EXERCISE BRIEF: Copy every line, leaving nothing out and adding nothing.

[START]

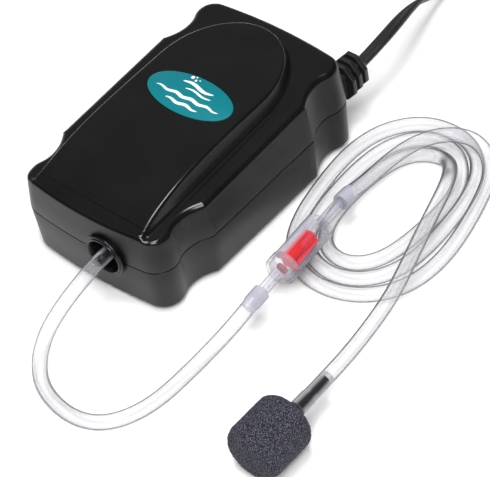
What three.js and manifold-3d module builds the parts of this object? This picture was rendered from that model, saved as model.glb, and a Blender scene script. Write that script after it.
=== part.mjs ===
// Aquarium air pump: a vibrating-armature diaphragm pump in a two-part housing, with its
// clear airline, inline check valve, air stone and mains lead. Millimetres, +Z up.
//
// Everything is placed in the housing's own frame: X across the housing, Y along it with the
// air outlet at -Y and the mains lead at +Y, and Z up from the underside of the lower shell.
// The last group moves that frame so that the origin lies under the middle of the pump, on
// the surface that it stands on.

import * as THREE from 'three';
import { mergeVertices } from 'three/addons/utils/BufferGeometryUtils.js';
import Module from 'manifold-3d';

const wasm = await Module();
wasm.setup();

// ---------------------------------------------------------------- driving dimensions
const LENGTH = 120;
const MID_WIDTH = 76.4;
const COLUMN_WIDTH = 72.3;
const SCOOP_WIDTH = 68.5;
const MID_END = 30;
const SCOOP_Y = 40.9;
const COLUMN_Y = 49.3;
const CORNER_RADIUS = 8.3;
const END_BOW = 1.6;
const WALL = 2.2;
const FLOOR = 2.4;
const BOTTOM_INSET = 1.0;
const BOTTOM_FILLET = 1.2;
const TOP_INSET = 1.2;
const LID_FILLET = 3;
const PARTING_Z = 20.3;
const PARTING_GAP = 0.3;
const LID_Z = 37.9;
const LID_SLOPE = 0.045;
const DOME_TOP = 45.6;
const DOME_HALF_WIDTH = 26;
const DOME_FLARE = 1.3;
const DOME_CENTRE_Y = 17.5;
const DOME_BACK = 33;
const DOME_FRONT = -58.4;
const DOME_DROP = 10.2;
const DOME_DROP_START = 10;
const DOME_DROP_POWER = 3.2;
const FLANK = 1.4;
const GAP = 0.3;
const FOOT_HEIGHT = 2;
const OUTLET = [9.75, PARTING_Z];
const NOZZLE_TIP_Y = -63.3;
const RELIEF_X = 26;
const HOSE_RADIUS = 3;
const HOSE_BORE = 2.35;
const BARB_RADIUS = 1.9;
const MAINS_RADIUS = 2;
const MECHANISM_Z = 18;
const FLOOR_Z = -FOOT_HEIGHT;

// ---------------------------------------------------------------- finishes
const FINISHES = {
  blackGloss: { color: 0x141416, roughness: 0.18, metalness: 0 },
  blackMatt: { color: 0x1a1a1c, roughness: 0.6, metalness: 0 },
  blackRubber: { color: 0x161617, roughness: 0.75, metalness: 0 },
  teal: { color: 0x05838d, roughness: 0.35, metalness: 0 },
  clear: { color: 0xe4e6ec, roughness: 0.08, metalness: 0, transparent: true, opacity: 0.4 },
  red: { color: 0xd90b14, roughness: 0.3, metalness: 0 },
  stone: { color: 0x4a4a58, roughness: 0.95, metalness: 0 },
  steel: { color: 0x9a9ca0, roughness: 0.35, metalness: 1 },
  magnet: { color: 0x3c3c40, roughness: 0.5, metalness: 0.6 },
  brass: { color: 0xb8923f, roughness: 0.3, metalness: 1 },
  copper: { color: 0xa8551f, roughness: 0.35, metalness: 1 },
  ivory: { color: 0xd9d4c2, roughness: 0.5, metalness: 0 },
  felt: { color: 0xcfcabc, roughness: 0.95, metalness: 0 },
};

// ---------------------------------------------------------------- helpers
// A closed, merged body with its faces pointing out, from any closed three.js geometry.
function closed(source) {
  const bare = source.clone();
  bare.deleteAttribute('normal');
  bare.deleteAttribute('uv');
  const merged = mergeVertices(bare, 1e-4);
  const position = merged.getAttribute('position');
  const a = new THREE.Vector3();
  const b = new THREE.Vector3();
  const c = new THREE.Vector3();
  const index = merged.getIndex().array;
  const kept = [];
  let volume = 0;
  for (let i = 0; i < index.length; i += 3) {
    const [p, q, r] = [index[i], index[i + 1], index[i + 2]];
    if (p === q || q === r || r === p) continue;
    kept.push(p, q, r);
    a.fromBufferAttribute(position, p);
    b.fromBufferAttribute(position, q);
    c.fromBufferAttribute(position, r);
    volume += a.dot(b.cross(c)) / 6;
  }
  if (volume < 0) {
    for (let i = 0; i < kept.length; i += 3) [kept[i], kept[i + 1]] = [kept[i + 1], kept[i]];
  }
  merged.setIndex(kept);
  return merged;
}

function toManifold(geometry) {
  const body = closed(geometry);
  return new wasm.Manifold(new wasm.Mesh({
    numProp: 3,
    vertProperties: new Float32Array(body.getAttribute('position').array),
    triVerts: new Uint32Array(body.getIndex().array),
  }));
}

function fromManifold(solid) {
  const mesh = solid.getMesh();
  const geometry = new THREE.BufferGeometry();
  geometry.setAttribute('position', new THREE.BufferAttribute(mesh.vertProperties, 3));
  geometry.setIndex(new THREE.BufferAttribute(mesh.triVerts, 1));
  return geometry;
}

function cut(body, ...tools) {
  return fromManifold(tools.reduce((left, tool) => left.subtract(toManifold(tool)), toManifold(body)));
}

function join(body, ...others) {
  return fromManifold(others.reduce((sum, other) => sum.add(toManifold(other)), toManifold(body)));
}

function block(low, high) {
  const size = high.map((value, i) => value - low[i]);
  const geometry = new THREE.BoxGeometry(...size);
  geometry.translate(...low.map((value, i) => value + size[i] / 2));
  return geometry;
}

// A round body: profile is a list of [radius, distance along the axis].
function turned(profile, from, along, sides = 20) {
  const points = profile.map(([radius, distance]) => new THREE.Vector2(radius, distance));
  const geometry = new THREE.LatheGeometry(points, sides);
  const axis = new THREE.Vector3(...along).normalize();
  const turn = new THREE.Quaternion().setFromUnitVectors(new THREE.Vector3(0, 1, 0), axis);
  geometry.applyQuaternion(turn);
  geometry.translate(...from);
  return closed(geometry);
}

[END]

EXPECTED ANSWER:
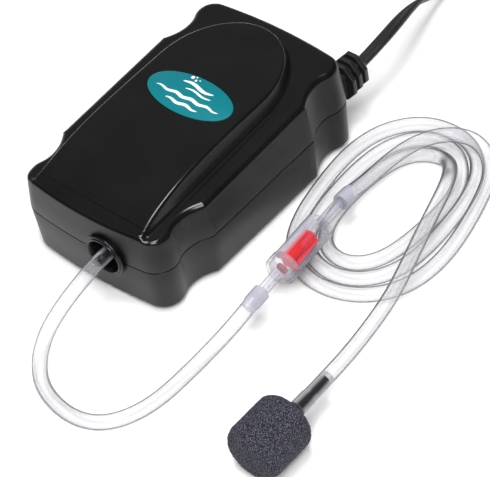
What three.js and manifold-3d module builds the parts of this object? This picture was rendered from that model, saved as model.glb, and a Blender scene script. Write that script after it.
=== part.mjs ===
// Aquarium air pump: a vibrating-armature diaphragm pump in a two-part housing, with its
// clear airline, inline check valve, air stone and mains lead. Millimetres, +Z up.
//
// Everything is placed in the housing's own frame: X across the housing, Y along it with the
// air outlet at -Y and the mains lead at +Y, and Z up from the underside of the lower shell.
// The last group moves that frame so that the origin lies under the middle of the pump, on
// the surface that it stands on.

import * as THREE from 'three';
import { mergeVertices } from 'three/addons/utils/BufferGeometryUtils.js';
import Module from 'manifold-3d';

const wasm = await Module();
wasm.setup();

// ---------------------------------------------------------------- driving dimensions
const LENGTH = 120;
const MID_WIDTH = 76.4;
const COLUMN_WIDTH = 72.3;
const SCOOP_WIDTH = 68.5;
const MID_END = 30;
const SCOOP_Y = 40.9;
const COLUMN_Y = 49.3;
const CORNER_RADIUS = 8.3;
const END_BOW = 1.6;
const WALL = 2.2;
const FLOOR = 2.4;
const BOTTOM_INSET = 1.0;
const BOTTOM_FILLET = 1.2;
const TOP_INSET = 1.2;
const LID_FILLET = 3;
const PARTING_Z = 20.3;
const PARTING_GAP = 0.3;
const LID_Z = 37.9;
const LID_SLOPE = 0.045;
const DOME_TOP = 45.6;
const DOME_HALF_WIDTH = 26;
const DOME_FLARE = 1.3;
const DOME_CENTRE_Y = 17.5;
const DOME_BACK = 33;
const DOME_FRONT = -58.4;
const DOME_DROP = 10.2;
const DOME_DROP_START = 10;
const DOME_DROP_POWER = 3.2;
const FLANK = 1.4;
const GAP = 0.3;
const FOOT_HEIGHT = 2;
const OUTLET = [9.75, PARTING_Z];
const NOZZLE_TIP_Y = -63.3;
const RELIEF_X = 26;
const HOSE_RADIUS = 3;
const HOSE_BORE = 2.35;
const BARB_RADIUS = 1.9;
const MAINS_RADIUS = 2;
const MECHANISM_Z = 18;
const FLOOR_Z = -FOOT_HEIGHT;

// ---------------------------------------------------------------- finishes
const FINISHES = {
  blackGloss: { color: 0x141416, roughness: 0.18, metalness: 0 },
  blackMatt: { color: 0x1a1a1c, roughness: 0.6, metalness: 0 },
  blackRubber: { color: 0x161617, roughness: 0.75, metalness: 0 },
  teal: { color: 0x05838d, roughness: 0.35, metalness: 0 },
  clear: { color: 0xe4e6ec, roughness: 0.08, metalness: 0, transparent: true, opacity: 0.4 },
  red: { color: 0xd90b14, roughness: 0.3, metalness: 0 },
  stone: { color: 0x4a4a58, roughness: 0.95, metalness: 0 },
  steel: { color: 0x9a9ca0, roughness: 0.35, metalness: 1 },
  magnet: { color: 0x3c3c40, roughness: 0.5, metalness: 0.6 },
  brass: { color: 0xb8923f, roughness: 0.3, metalness: 1 },
  copper: { color: 0xa8551f, roughness: 0.35, metalness: 1 },
  ivory: { color: 0xd9d4c2, roughness: 0.5, metalness: 0 },
  felt: { color: 0xcfcabc, roughness: 0.95, metalness: 0 },
};

// ---------------------------------------------------------------- helpers
// A closed, merged body with its faces pointing out, from any closed three.js geometry.
function closed(source) {
  const bare = source.clone();
  bare.deleteAttribute('normal');
  bare.deleteAttribute('uv');
  const merged = mergeVertices(bare, 1e-4);
  const position = merged.getAttribute('position');
  const a = new THREE.Vector3();
  const b = new THREE.Vector3();
  const c = new THREE.Vector3();
  const index = merged.getIndex().array;
  const kept = [];
  let volume = 0;
  for (let i = 0; i < index.length; i += 3) {
    const [p, q, r] = [index[i], index[i + 1], index[i + 2]];
    if (p === q || q === r || r === p) continue;
    kept.push(p, q, r);
    a.fromBufferAttribute(position, p);
    b.fromBufferAttribute(position, q);
    c.fromBufferAttribute(position, r);
    volume += a.dot(b.cross(c)) / 6;
  }
  if (volume < 0) {
    for (let i = 0; i < kept.length; i += 3) [kept[i], kept[i + 1]] = [kept[i + 1], kept[i]];
  }
  merged.setIndex(kept);
  return merged;
}

function toManifold(geometry) {
  const body = closed(geometry);
  return new wasm.Manifold(new wasm.Mesh({
    numProp: 3,
    vertProperties: new Float32Array(body.getAttribute('position').array),
    triVerts: new Uint32Array(body.getIndex().array),
  }));
}

function fromManifold(solid) {
  const mesh = solid.getMesh();
  const geometry = new THREE.BufferGeometry();
  geometry.setAttribute('position', new THREE.BufferAttribute(mesh.vertProperties, 3));
  geometry.setIndex(new THREE.BufferAttribute(mesh.triVerts, 1));
  return geometry;
}

function cut(body, ...tools) {
  return fromManifold(tools.reduce((left, tool) => left.subtract(toManifold(tool)), toManifold(body)));
}

function join(body, ...others) {
  return fromManifold(others.reduce((sum, other) => sum.add(toManifold(other)), toManifold(body)));
}

function block(low, high) {
  const size = high.map((value, i) => value - low[i]);
  const geometry = new THREE.BoxGeometry(...size);
  geometry.translate(...low.map((value, i) => value + size[i] / 2));
  return geometry;
}

// A round body: profile is a list of [radius, distance along the axis].
function turned(profile, from, along, sides = 20) {
  const points = profile.map(([radius, distance]) => new THREE.Vector2(radius, distance));
  const geometry = new THREE.LatheGeometry(points, sides);
  const axis = new THREE.Vector3(...along).normalize();
  const turn = new THREE.Quaternion().setFromUnitVectors(new THREE.Vector3(0, 1, 0), axis);
  geometry.applyQuaternion(turn);
  geometry.translate(...from);
  return closed(geometry);
}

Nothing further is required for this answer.